Paulo Carrano: 500 entrevistados possuíam até 29 anos. Ao final, perguntamos se eles aceitariam participar da segunda fase da pesquisa, que seria gravada. Dos estudantes, 240 toparam. Após um balanço de agendas, e prezando por um equilíbrio de gênero e de localidade entre os estudantes selecionados, chegamos aos 13 entrevistados do filme. Dessas histórias, três são aprofundadas.

Jovens ouvidos na pesquisa durante as gravações do documentário (crédito: Eduardo Santos)

O que vocês buscaram por meio das entrevistas?

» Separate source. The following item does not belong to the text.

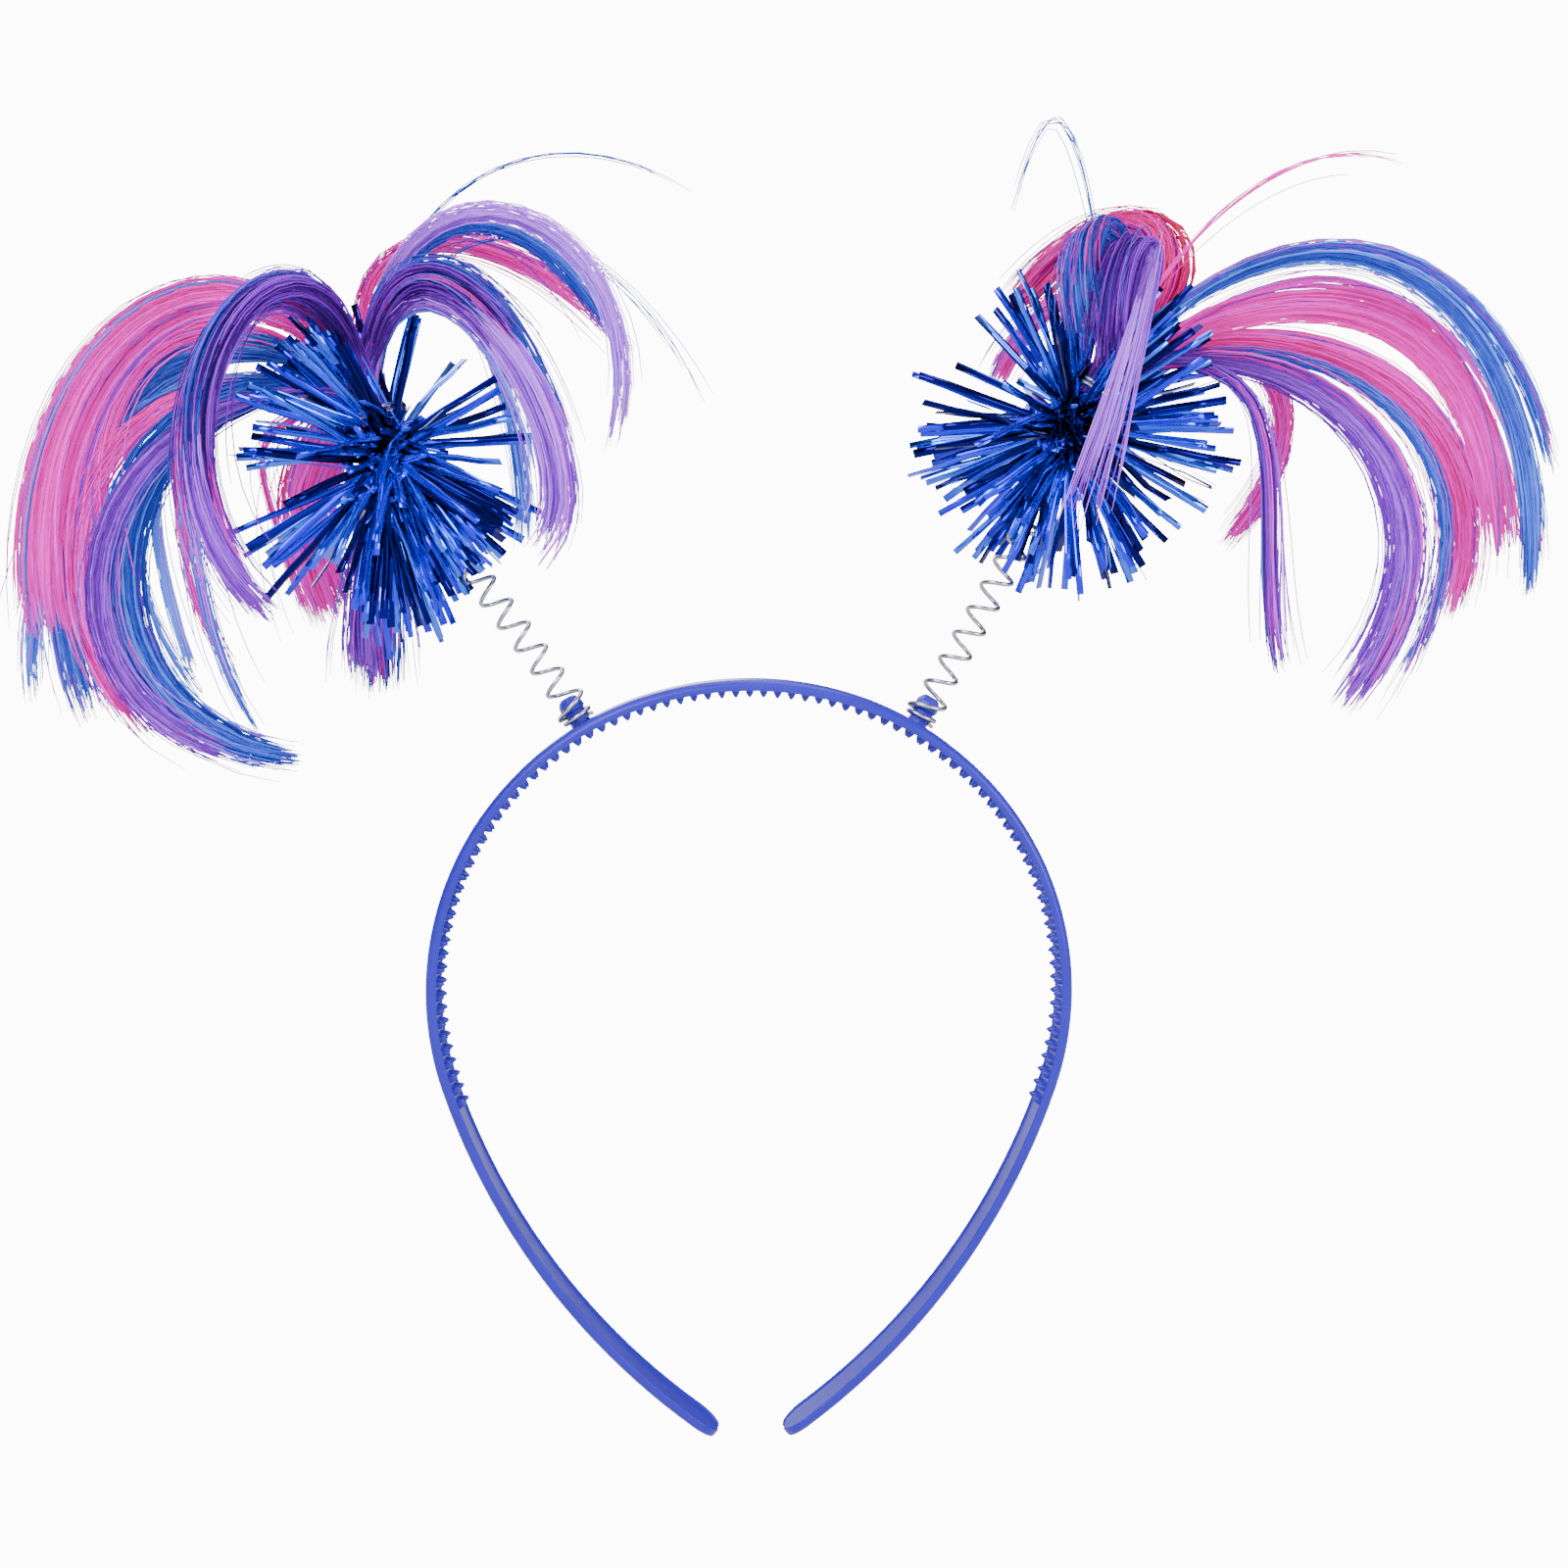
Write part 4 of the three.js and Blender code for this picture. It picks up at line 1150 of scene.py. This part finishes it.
# %% Gather fibres in wisps
WISPS_PER_WIDTH = 130  # in a lock of the full width
FEWEST_WISPS = 4
WISP_RADIUS = 0.16 * MM
WISP_SPREAD = 0.45  # half widths of the lock
WISP_DRIFT = 0.2
LOOSE_SHARE = 0.07  # of the wisps of a lock, straying out of it
LOOSE_DRIFT = 4  # times as far as the others
WISP_CUT = 0.05  # how unevenly the wisps are cut, in shares of their length
FIBRE_CUT = 0.03
SHORTEST = 0.5
WISP_SHADE = 0.7  # share of a fibre's shade that it has from its wisp


def wisp_layout(wisps, random):
    """Where each wisp runs and how far it drifts, across the lock and in its depth, in half widths."""
    start = np.clip(random.normal(0, WISP_SPREAD, (wisps, 2)), -1, 1)
    drift = random.normal(0, WISP_DRIFT, (wisps, 2))
    drift[random.random(wisps) < LOOSE_SHARE] *= LOOSE_DRIFT
    return start, drift


print("wisps in a lock of", round(LOCK_WIDTH / MM), "mm:", WISPS_PER_WIDTH)

# %% Lay fibres along a guide
FIBRE_STATIONS = 17  # along the lock, after the straight stretch in the stem
CROSSING_SHARE = 0.09  # of the fibres of a lock, crossing it on their own
CROSSING_REACH = 2.8 * MM
SWELL_ALONG = [0, 0.12, 0.35, 0.6, 0.85, 1]
SWELL_SHARE = [0.35, 0.55, 0.85, 1, 1, 0.9]
LOOSENING = [0.7, 1.6]  # how far a wisp's fibres lie apart at its root and at its tip
WAVE_REACH = (0.2 * MM, 0.8 * MM)
WAVE_TURN = 7  # radians along a fibre
STEM_HALF = (2.8 * MM, 0.88 * MM)  # of one hank in the stem, across and in depth
STEM_TIGHTNESS = 0.6
PARTED_AT = 0.22  # share of the way at which a wisp is in its place in the lock


def lock_lines(lock, hank, place, count, random):
    """Lines of the fibres of one lock, their wide direction, their shade and their wisp."""
    guide = lock_guide(lock, hank, place)
    wisps = max(FEWEST_WISPS, round(lock["width"] * WISPS_PER_WIDTH))
    start, drift = wisp_layout(wisps, random)
    wisp = np.arange(count) % wisps
    uneven = lock["ragged"] * np.abs(random.normal(0, WISP_CUT, wisps))[wisp]
    kept = np.clip(1 - uneven - random.exponential(FIBRE_CUT, count), SHORTEST, 1)
    share = np.linspace(0, 1, FIBRE_STATIONS) * kept[:, None]
    centre, _, across, out = guide.at(share)

    half_width = LOCK_WIDTH * lock["width"] / 2 * np.interp(share, SWELL_ALONG, SWELL_SHARE)
    half_width *= np.interp(share, [0.5, 1], [1, lock["taper"]])
    opening = 1 + (lock["fan"] - 1) * share**3
    offset = start[wisp][:, None] * opening[..., None] + drift[wisp][:, None] * (share**1.5)[..., None]
    local = random.normal(0, WISP_RADIUS, (count, 2))
    crossing = random.normal(0, CROSSING_REACH, (count, 2))
    crossing *= random.random((count, 1)) < CROSSING_SHARE
    apart = np.interp(share, [0, 1], LOOSENING)
    wave = random.uniform(*WAVE_REACH, wisps)[wisp, None] * share
    phase = random.uniform(0, 2 * math.pi, wisps)[wisp, None] + WAVE_TURN * share
    sideways = offset[..., 0] * half_width + wave * np.sin(phase) + local[:, :1] * apart
    outwards = offset[..., 1] * half_width * LOCK_THICKNESS + local[:, 1:] * apart
    sideways += crossing[:, :1] * share
    outwards += crossing[:, 1:] * share

    parted = smooth_step(share, 0, PARTED_AT)
    plume = np.array(place["plume"])
    beside = np.array([plume[2], 0, -plume[0]])
    in_stem = random.uniform(-1, 1, (wisps, 2))[wisp] * np.array(STEM_HALF) + local * STEM_TIGHTNESS
    stem_place = in_stem[:, 0, None] * beside + in_stem[:, 1, None] * np.array([0, 1, 0])
    spread = across * sideways[..., None] + out * outwards[..., None]
    lines = centre + spread * parted[..., None] + stem_place[:, None] * (1 - parted)[..., None]
    foot = lines[:, :1] - plume * (STEM_LENGTH - CORE_RADIUS - FIT_GAP - ROOT_DROP)
    lines = np.concatenate([foot, lines], axis=1)
    across = np.concatenate([np.broadcast_to(beside, foot.shape), across], axis=1)
    shade = WISP_SHADE * random.random(wisps)[wisp] + (1 - WISP_SHADE) * random.random(count)
    # The lock's tone moves all its wisps towards the dye's colour in painted shade below zero, and
    # towards its colour in painted light above zero.
    shade += lock["tone"]
    return lines, across, shade, wisp


print("stations on a fibre:", FIBRE_STATIONS)

# %% Grow both plumes
HANKS = list(HANK_LAYERS)
FIBRES_PER_WIDTH = {"left": 410, "right": 560}  # in a lock of the full width
FIBRE_RADIUS = 0.135 * MM
FIBRE_TIP = 0.6  # share of the radius
HAIR_SEED = 21


def grow_plume(side, place):
    """The fibres of each colour of one plume, own and stray."""
    grown = {hank: [] for hank in HANKS}
    for hank in HANKS:
        for number, lock in enumerate(LOCKS[side, hank] + LONE_HAIRS.get((side, hank), [])):
            random = np.random.default_rng([HAIR_SEED, len(side), HANKS.index(hank), number])
            full = FIBRES_PER_WIDTH[side] * lock["width"]
            count = lock["fibres"] or round(full * lock["dense"])
            *parts, wisp = lock_lines(lock, hank, place, count, random)
            stray = random.random(wisp.max() + 1) < lock["stray"]
            color = np.where(stray, random.integers(0, 3, len(stray)), HANKS.index(hank))[wisp]
            for index, other in enumerate(HANKS):
                grown[other].append([part[color == index] for part in parts])
    return {hank: [np.concatenate(part) for part in zip(*rows)] for hank, rows in grown.items()}


def hank_piece(name, lines, across, shade):
    radius = FIBRE_RADIUS * np.ones(lines.shape[:2])
    radius[:, -1] *= FIBRE_TIP
    hair = bars(name, lines, across, radius, radius, sides=3, shade=shade)
    hair.data.polygons.foreach_set("use_smooth", np.ones(len(hair.data.polygons), bool))
    return hair


plumes = {}
for side, place in places.items():
    for hank, (lines, across, shade) in grow_plume(side, place).items():
        plumes[side, hank] = hank_piece(f"{hank}_fibres_{side}", lines, across, shade)
        print(side, hank, len(lines), "fibres")

# %% [markdown]
# ## Dyed fibre
#
# The fibre is a dyed plastic thread, clear enough that light passes from one to the next. A little
# emission of its own colour is a painted glow that stands for that light. The colour is painted
# deeper near the root, as shade where the fibres lie in each other's shade, and each wisp and fibre
# has a shade of its own, partly tone and partly painted shade and light, that moves its colour
# between the dye's colour in painted shade, its full colour and its colour in painted light.

# %% Finish the plumes
def fibre_finish(name, painted_glow, deep, main, light):
    fibre = Finish(name, Roughness=0.4, IOR=1.45, Specular_IOR_Level=0.1, Emission_Strength=painted_glow)
    shade = fibre.attribute("shade")
    # Each wisp's shade, partly tone and partly painted shade and light, picks its colour between the
    # dye's colour in painted shade, its full colour and its colour in painted light.
    shaded = fibre.blend(shade.rising(-0.1, 0.5), deep, main)
    tone = fibre.blend(shade.rising(0.5, 1.0), shaded, light)
    # Painted shade: towards the root the colour goes, in patches, to the dye's colour in shade, where
    # the fibres lie in each other's shade.
    painted_shade_patch = fibre.noise(55, detail=1).rising(0.35, 0.65)
    depth = (1 - fibre.attribute("along").rising(0.1, 0.75)) * (0.2 + painted_shade_patch * 0.5)
    color = fibre.blend(depth, tone, deep)
    fibre.set("Base Color", color)
    fibre.set("Emission Color", color)
    return fibre


# The painted glow, and the colour in painted shade, in full and in painted light
DYES = {
    "pink": (0.3, (0.42, 0.0, 0.06, 1), (0.84, 0.0, 0.52, 1), (1.0, 0.05, 1.0, 1)),
    "blue": (0.15, (0.003, 0.003, 0.1, 1), (0.03, 0.06, 0.6, 1), (0.13, 0.28, 1.0, 1)),
    "violet": (0.16, (0.03, 0.0, 0.12, 1), (0.24, 0.015, 0.66, 1), (0.52, 0.14, 1.0, 1)),
}
FIBRE_FINISHES = {hank: fibre_finish(f"{hank}_fibre", *dye) for hank, dye in DYES.items()}
for (side, hank), hair in plumes.items():
    finished(hair, FIBRE_FINISHES[hank], f"{hank}_fibre", f"{hank}_hair_{side}")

Paulo Carrano: O diálogo com os alunos foi mais aberto e menos inquisitivo. Não os tratamos como informantes, mas como sujeitos de diálogo. O objetivo foi trazer uma perspectiva reflexiva. Os 13 entrevistados foram convidados a trazer um objeto pessoal que se relacionasse com sua trajetória na escola, trabalho ou cultura. Para três desses, entregamos uma câmara e pedimos imagens e fotos que representassem memórias e aspirações. Nossa intenção era trazer as subjetividades desses sujeitos, contar a história de pessoas que passam pela escola. A instituição de ensino sabe que dentro dela há pessoas que são mais que alunos: são mães, pais, imigrantes, entre outras facetas, que nem sempre tem condição de reconhecer.

O que os jovens relatam sobre as causas da evasão escolar?

Paulo Carrano: Não é novidade que a escola precisa ser mais interessante, mas não só. Esses jovens abandonam os estudos por questões internas e externas à escolarização. Eles relataram problemas de violência e de mobilidade, tendo que estudar em escolas distantes ou de difícil acesso. Vale lembrar que o ensino médio era restrito, até pouco tempo, às elites, sendo um fenômeno recente para as classes populares. Quando esses jovens chegaram à escola, nas décadas de 90 e 2000, encontraram uma instituição despreparada para recebê-los em infraestrutura e na formação de professores, que esperavam encontrar um jovem idealizado, com valores culturais diferentes. Isso distancia o aluno da escola.

Por que é importante dar voz a esses jovens?

Paulo Carrano: Os jovens da periferia são bombardeados de representações negativas sobre si que não representam a realidade. Acredito que muito desse genocídio da juventude negra brasileira tem fruto na representação do que é ser jovem e negro hoje. Isso reflete, por exemplo, quando vemos imagens da intervenção militar, em que policiais revistam as mochilas das crianças e jovens do morro. Quando eles são ouvidos e essas representações são deixadas de lado, abrem-se.

Por que professores e alunos devem assisti-lo?

Paulo Carrano: O filme aborda a relação desses jovens com os professores e com o saber. São questões importantes a todas as etapas de escolarização.Uma das entrevistadas, por exemplo, falou: “faltou o professor dar mais atenção”. Quando ela diz algo assim, não é uma mera cobrança, mas lança luz sobre o fato do educador não estar preparado para lidar com um estudante que é um sujeito cultural completo; que está inserido em uma realidade tecnológica; que é difícil dar atenção em uma classe superlotada, depois de jornada de trabalho exaustiva e mal remunerada. Assim, o filme ajuda a refletir sobre a condição pedagógica.